On the other hand, an end to the supposed electoral security of First-Past-The-Post (FPTP) could result in long periods of negotiations and talks after an election which would leave the country effectively ungoverned, leading to instability and uncertainty that is not only economically damaging, but also leaves a period of time when government is not acting in the interests of the people and finding solutions to social problems. Recently, Spain went months without a government thanks to electoral deadlock resulting from strengthened third parties in an election after which new elections were called before a decision was finally reached.
In the past, steps have been made towards getting rid of FPTP in favour of one of a plethora of other existing systems such as MMP based on Proportional Representation or those that introduce more rounds of voting or more options on the ballot paper and it featured in 2010 on both the Liberal Democrat and Labour manifestos. 
Such was the push only a few years ago that a nationwide referendum was held on whether to introduce a system known as ‘Alternative Vote’ but this was poorly explained, having a pathetic turnout of just 42% and would not have introduced the changes that most ER campaigners were pushing for – it was, ironically, a compromise on the issue resulting from the 2010 coalition talks.
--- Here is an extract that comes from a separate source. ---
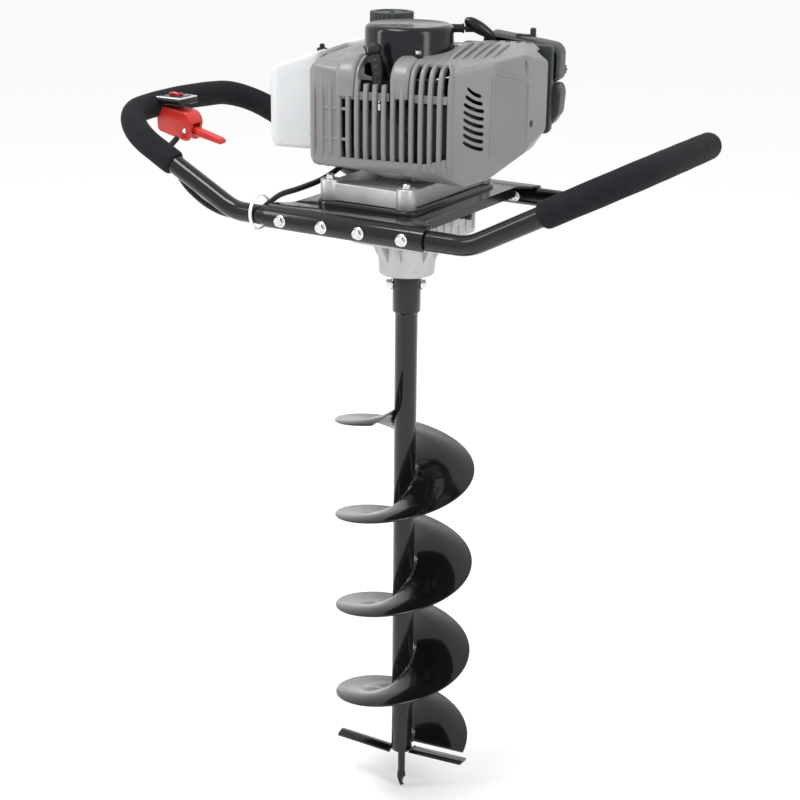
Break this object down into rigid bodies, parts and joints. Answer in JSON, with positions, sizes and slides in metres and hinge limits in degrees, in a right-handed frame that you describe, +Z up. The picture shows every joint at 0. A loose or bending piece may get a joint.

The fact remains, however, that few politicians in power are willing to push through changes to a system that allowed them to reach that position in the first place and it is this reason above all that makes an overhaul of British politics seem unlikely. Canadian Prime Minister Justin Trudeau, who was voted in through a FPTP system on a manifesto that included ER, is yet to make the changes he pledged to.


The case for ER seems compelling and could move the UK away from its reactionary political system, for better or for worse, but brings with it its own problems and a failure to interest the public combined with an apparent inability to transcend the politics of power make change in the near future seem like an unlikely prospect.